Entries supplied →
»»
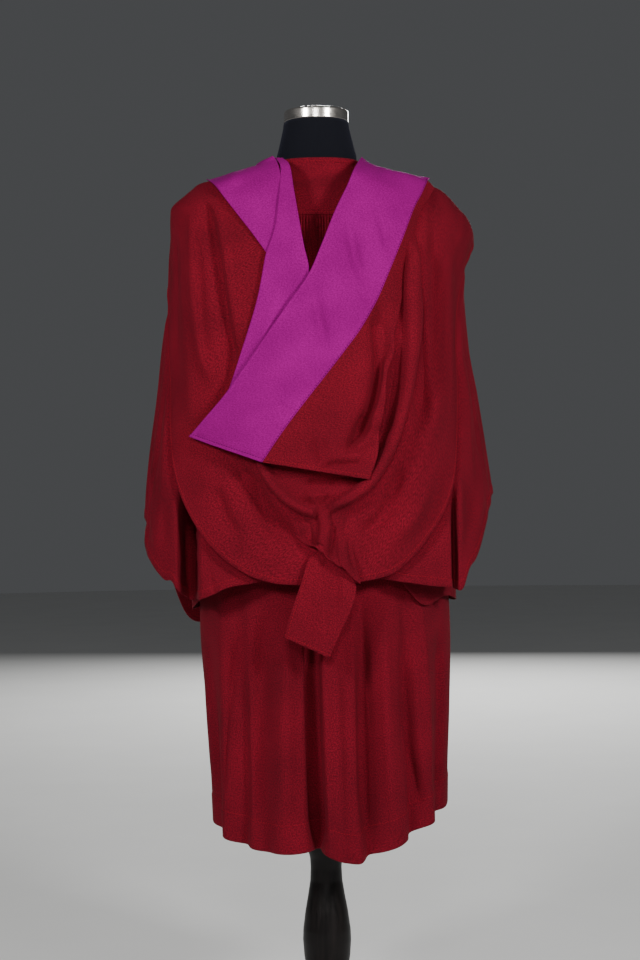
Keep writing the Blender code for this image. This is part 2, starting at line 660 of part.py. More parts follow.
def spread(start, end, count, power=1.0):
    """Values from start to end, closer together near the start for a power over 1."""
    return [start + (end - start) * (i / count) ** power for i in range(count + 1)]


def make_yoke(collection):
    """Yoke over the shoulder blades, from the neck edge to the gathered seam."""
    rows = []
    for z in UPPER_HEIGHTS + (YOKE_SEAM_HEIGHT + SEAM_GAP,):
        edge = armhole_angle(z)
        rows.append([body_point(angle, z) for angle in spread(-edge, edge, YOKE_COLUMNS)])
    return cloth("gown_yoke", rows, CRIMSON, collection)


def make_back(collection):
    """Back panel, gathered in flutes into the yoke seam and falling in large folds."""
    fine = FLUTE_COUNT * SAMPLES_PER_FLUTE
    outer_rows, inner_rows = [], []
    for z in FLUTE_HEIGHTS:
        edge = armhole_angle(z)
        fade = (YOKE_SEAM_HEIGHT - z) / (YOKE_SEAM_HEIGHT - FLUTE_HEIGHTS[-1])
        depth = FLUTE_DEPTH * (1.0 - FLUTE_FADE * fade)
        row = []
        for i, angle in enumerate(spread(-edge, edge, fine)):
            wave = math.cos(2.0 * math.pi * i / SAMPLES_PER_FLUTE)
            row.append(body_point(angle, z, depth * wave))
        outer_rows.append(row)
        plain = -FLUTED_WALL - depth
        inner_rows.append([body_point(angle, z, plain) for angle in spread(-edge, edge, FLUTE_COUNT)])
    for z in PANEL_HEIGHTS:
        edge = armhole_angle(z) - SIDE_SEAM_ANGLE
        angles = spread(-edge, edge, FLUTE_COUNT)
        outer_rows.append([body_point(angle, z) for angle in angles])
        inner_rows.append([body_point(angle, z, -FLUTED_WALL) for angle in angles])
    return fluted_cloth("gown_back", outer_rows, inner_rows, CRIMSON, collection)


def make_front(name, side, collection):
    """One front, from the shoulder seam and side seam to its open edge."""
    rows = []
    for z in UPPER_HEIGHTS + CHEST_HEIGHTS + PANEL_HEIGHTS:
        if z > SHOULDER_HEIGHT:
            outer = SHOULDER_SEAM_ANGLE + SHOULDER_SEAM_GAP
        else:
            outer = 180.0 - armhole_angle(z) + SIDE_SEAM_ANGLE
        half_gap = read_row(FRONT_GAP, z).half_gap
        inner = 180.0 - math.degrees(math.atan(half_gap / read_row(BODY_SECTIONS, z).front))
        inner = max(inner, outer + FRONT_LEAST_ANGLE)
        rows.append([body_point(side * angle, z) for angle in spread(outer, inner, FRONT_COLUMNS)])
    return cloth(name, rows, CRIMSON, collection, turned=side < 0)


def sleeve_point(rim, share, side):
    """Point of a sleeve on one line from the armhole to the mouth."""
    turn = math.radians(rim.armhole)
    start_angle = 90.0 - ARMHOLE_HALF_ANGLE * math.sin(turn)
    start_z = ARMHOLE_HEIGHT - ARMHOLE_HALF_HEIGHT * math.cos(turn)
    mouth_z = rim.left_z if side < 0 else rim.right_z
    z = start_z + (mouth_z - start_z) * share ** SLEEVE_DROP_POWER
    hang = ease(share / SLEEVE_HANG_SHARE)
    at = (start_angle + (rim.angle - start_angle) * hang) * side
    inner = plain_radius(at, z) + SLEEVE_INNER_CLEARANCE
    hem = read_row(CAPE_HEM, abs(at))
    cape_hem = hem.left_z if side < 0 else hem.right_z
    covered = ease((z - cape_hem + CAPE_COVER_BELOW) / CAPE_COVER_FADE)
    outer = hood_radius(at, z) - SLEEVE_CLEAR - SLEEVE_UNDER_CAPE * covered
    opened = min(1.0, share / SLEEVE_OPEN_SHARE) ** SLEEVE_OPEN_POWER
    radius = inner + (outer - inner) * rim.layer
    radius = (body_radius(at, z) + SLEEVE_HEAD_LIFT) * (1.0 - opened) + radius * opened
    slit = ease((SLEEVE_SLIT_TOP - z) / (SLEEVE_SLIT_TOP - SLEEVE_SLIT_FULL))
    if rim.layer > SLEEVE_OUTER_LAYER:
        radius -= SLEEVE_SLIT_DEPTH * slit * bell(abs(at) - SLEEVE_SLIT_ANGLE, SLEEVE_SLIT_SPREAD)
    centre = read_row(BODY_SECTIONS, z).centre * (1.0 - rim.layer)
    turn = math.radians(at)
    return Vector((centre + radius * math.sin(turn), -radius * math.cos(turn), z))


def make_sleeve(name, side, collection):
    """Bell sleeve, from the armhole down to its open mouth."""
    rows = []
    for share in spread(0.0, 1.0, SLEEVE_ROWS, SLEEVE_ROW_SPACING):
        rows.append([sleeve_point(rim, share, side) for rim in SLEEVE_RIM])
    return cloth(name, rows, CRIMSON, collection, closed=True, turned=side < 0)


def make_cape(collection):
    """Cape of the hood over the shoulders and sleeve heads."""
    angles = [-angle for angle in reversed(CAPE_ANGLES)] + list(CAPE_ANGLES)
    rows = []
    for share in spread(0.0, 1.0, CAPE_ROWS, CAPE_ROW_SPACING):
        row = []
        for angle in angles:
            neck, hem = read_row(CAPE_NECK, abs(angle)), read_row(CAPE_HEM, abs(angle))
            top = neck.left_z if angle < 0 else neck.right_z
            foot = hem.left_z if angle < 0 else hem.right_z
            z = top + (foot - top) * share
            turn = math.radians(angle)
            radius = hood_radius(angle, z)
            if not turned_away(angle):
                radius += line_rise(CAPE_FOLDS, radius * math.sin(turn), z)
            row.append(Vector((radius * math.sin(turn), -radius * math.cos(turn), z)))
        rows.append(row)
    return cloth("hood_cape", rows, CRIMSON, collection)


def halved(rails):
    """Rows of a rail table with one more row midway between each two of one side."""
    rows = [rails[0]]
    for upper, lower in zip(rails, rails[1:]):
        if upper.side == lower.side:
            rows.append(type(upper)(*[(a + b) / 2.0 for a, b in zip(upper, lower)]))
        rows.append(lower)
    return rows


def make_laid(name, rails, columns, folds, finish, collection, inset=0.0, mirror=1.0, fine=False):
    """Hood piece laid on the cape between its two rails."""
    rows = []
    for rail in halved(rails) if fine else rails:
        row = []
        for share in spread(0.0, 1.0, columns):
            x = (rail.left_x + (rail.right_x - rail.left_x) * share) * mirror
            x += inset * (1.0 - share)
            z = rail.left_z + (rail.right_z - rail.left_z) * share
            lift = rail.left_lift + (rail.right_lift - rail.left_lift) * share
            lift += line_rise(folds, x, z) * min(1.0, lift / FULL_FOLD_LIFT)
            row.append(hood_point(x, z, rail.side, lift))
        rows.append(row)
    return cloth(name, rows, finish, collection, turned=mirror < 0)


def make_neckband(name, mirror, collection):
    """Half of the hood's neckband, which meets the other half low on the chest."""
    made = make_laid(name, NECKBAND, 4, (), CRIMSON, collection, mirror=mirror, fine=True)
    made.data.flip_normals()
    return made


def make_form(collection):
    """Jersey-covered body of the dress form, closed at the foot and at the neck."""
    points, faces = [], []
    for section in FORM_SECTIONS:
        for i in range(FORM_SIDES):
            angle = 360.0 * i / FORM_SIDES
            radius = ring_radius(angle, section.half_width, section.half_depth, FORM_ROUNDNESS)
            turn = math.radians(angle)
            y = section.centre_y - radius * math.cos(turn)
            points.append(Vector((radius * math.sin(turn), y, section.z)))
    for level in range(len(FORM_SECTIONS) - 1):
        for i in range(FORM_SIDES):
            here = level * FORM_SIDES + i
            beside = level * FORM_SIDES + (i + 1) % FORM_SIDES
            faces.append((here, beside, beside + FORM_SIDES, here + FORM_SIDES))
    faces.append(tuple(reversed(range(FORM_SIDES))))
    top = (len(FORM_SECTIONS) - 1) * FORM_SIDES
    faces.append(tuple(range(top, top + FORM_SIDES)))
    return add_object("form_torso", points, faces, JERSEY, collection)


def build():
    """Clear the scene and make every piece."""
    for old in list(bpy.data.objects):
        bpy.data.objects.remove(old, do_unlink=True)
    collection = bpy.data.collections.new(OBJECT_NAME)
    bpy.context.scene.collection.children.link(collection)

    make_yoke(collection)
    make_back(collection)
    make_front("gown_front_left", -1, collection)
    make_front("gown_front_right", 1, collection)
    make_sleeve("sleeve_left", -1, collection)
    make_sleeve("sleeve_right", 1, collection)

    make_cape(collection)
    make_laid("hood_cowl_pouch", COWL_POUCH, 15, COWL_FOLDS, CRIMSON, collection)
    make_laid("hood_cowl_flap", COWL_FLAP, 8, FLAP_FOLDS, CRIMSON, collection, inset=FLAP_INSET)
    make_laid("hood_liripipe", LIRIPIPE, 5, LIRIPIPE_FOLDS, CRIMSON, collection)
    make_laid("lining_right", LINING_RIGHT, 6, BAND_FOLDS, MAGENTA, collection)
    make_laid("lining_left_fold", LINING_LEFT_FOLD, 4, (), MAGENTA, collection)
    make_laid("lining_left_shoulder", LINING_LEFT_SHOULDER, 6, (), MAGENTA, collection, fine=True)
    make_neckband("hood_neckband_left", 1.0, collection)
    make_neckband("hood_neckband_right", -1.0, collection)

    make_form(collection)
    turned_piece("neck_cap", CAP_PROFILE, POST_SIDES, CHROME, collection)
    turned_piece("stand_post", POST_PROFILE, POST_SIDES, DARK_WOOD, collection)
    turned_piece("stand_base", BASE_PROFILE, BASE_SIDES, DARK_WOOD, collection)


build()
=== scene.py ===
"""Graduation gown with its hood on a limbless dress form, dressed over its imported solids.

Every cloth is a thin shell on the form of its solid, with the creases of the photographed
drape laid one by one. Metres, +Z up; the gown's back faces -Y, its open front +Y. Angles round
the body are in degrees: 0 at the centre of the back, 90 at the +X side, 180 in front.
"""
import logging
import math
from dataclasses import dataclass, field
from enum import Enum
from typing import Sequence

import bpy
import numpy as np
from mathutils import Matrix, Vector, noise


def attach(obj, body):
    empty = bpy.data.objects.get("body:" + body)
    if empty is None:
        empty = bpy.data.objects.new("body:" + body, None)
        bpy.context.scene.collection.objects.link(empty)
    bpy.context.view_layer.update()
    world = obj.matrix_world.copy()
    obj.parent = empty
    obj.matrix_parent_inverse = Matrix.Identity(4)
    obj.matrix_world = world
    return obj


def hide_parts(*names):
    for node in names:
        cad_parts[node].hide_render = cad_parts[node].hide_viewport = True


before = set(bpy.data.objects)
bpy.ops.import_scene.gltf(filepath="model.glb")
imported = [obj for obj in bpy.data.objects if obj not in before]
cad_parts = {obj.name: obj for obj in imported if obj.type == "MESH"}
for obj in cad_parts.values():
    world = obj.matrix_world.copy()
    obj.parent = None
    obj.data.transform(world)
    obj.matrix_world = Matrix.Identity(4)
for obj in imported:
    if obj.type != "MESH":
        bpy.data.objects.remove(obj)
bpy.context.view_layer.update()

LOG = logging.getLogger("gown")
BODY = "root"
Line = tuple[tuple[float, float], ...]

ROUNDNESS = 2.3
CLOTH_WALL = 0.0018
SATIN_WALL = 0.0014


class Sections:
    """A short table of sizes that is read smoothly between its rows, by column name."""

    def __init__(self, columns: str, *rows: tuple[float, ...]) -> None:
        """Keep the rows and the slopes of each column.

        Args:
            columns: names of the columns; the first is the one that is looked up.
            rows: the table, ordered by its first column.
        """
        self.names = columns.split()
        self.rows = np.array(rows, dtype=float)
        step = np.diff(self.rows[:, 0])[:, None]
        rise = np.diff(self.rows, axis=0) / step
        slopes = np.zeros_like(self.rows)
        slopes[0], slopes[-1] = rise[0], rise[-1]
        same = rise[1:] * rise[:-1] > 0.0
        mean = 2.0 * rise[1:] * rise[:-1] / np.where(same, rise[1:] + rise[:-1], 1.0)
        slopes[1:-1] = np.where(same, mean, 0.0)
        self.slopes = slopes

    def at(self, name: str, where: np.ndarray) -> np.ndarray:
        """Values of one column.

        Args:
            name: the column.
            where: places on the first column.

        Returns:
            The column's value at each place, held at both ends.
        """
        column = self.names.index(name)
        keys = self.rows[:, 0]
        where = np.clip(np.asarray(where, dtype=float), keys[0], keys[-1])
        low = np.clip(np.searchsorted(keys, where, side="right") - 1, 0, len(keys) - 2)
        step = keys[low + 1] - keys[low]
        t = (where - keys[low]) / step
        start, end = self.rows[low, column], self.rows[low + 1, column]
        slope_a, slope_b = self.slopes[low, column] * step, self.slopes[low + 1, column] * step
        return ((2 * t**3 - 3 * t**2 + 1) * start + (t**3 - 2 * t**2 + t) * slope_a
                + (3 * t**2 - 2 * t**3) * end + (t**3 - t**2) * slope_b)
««
»»
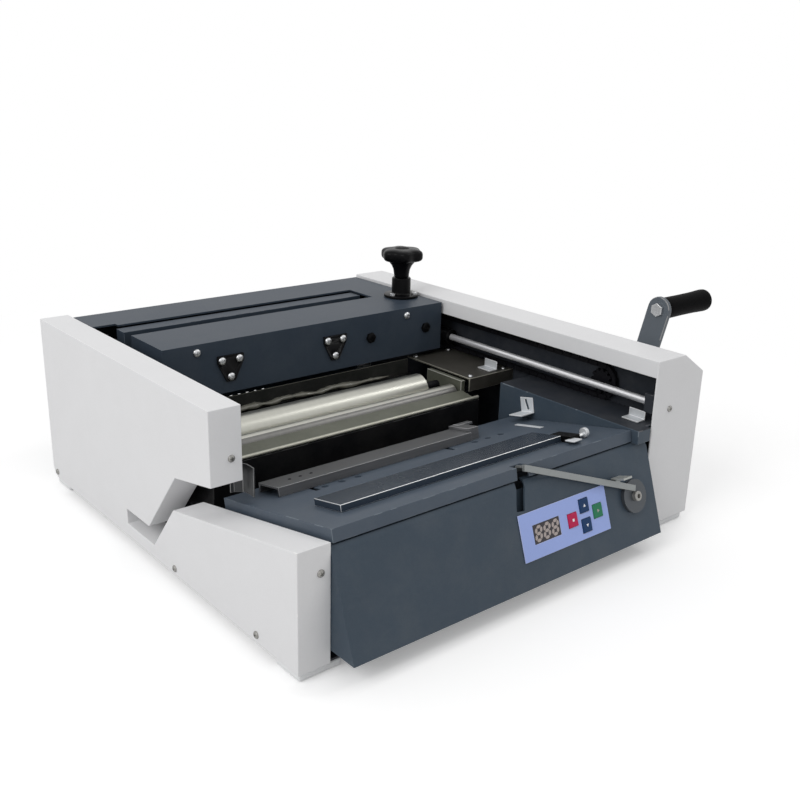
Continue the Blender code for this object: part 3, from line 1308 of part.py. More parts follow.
««
»»
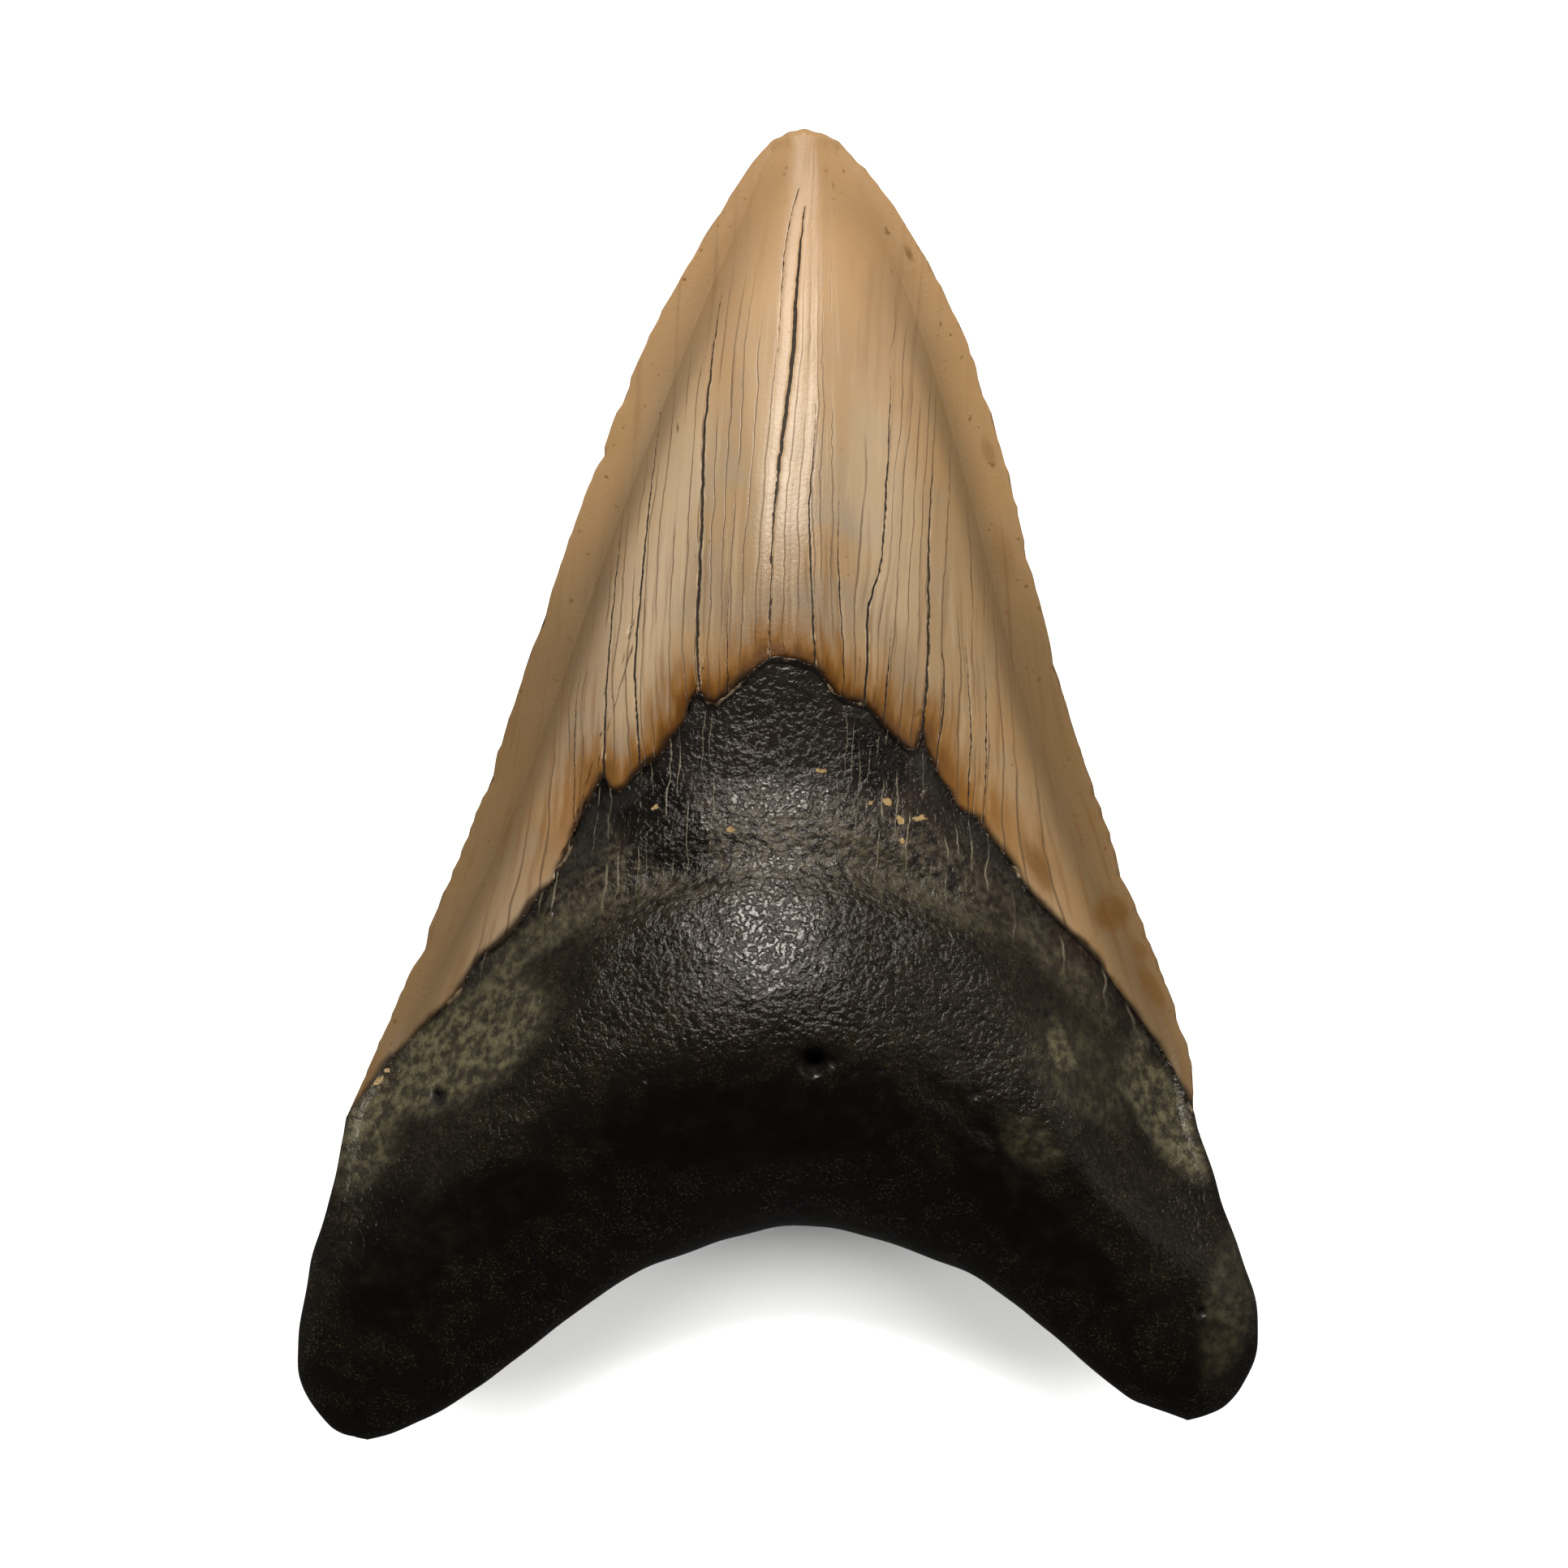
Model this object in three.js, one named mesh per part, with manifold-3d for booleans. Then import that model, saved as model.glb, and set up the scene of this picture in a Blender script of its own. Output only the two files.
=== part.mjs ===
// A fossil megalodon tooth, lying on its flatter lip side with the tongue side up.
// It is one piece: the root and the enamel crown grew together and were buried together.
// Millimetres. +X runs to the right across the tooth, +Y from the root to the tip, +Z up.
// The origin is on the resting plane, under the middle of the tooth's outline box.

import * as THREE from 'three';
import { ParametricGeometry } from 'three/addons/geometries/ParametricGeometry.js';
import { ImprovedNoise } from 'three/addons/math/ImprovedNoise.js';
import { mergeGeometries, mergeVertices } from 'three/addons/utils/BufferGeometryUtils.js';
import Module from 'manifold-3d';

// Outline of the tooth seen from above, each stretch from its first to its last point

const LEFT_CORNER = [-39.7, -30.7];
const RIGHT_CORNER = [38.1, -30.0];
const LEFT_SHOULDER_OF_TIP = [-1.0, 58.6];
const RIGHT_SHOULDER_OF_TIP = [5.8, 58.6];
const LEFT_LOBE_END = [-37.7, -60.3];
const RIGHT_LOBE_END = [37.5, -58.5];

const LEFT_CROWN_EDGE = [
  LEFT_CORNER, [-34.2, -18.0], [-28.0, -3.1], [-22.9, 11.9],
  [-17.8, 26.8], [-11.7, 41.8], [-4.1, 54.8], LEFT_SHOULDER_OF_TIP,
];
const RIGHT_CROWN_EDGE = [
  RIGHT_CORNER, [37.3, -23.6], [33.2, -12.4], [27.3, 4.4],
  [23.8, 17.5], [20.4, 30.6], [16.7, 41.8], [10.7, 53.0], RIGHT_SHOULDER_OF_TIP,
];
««
Task objective → Begin at the line containing "POST_SIDES, DARK_WOOD, collection)", end at the line containing "bpy.context.scene.collection.objects.link(empty)", and reproduce every line in that range exactly, both ends included.

Task solution →
    turned_piece("stand_post", POST_PROFILE, POST_SIDES, DARK_WOOD, collection)
    turned_piece("stand_base", BASE_PROFILE, BASE_SIDES, DARK_WOOD, collection)


build()
=== scene.py ===
"""Graduation gown with its hood on a limbless dress form, dressed over its imported solids.

Every cloth is a thin shell on the form of its solid, with the creases of the photographed
drape laid one by one. Metres, +Z up; the gown's back faces -Y, its open front +Y. Angles round
the body are in degrees: 0 at the centre of the back, 90 at the +X side, 180 in front.
"""
import logging
import math
from dataclasses import dataclass, field
from enum import Enum
from typing import Sequence

import bpy
import numpy as np
from mathutils import Matrix, Vector, noise


def attach(obj, body):
    empty = bpy.data.objects.get("body:" + body)
    if empty is None:
        empty = bpy.data.objects.new("body:" + body, None)
        bpy.context.scene.collection.objects.link(empty)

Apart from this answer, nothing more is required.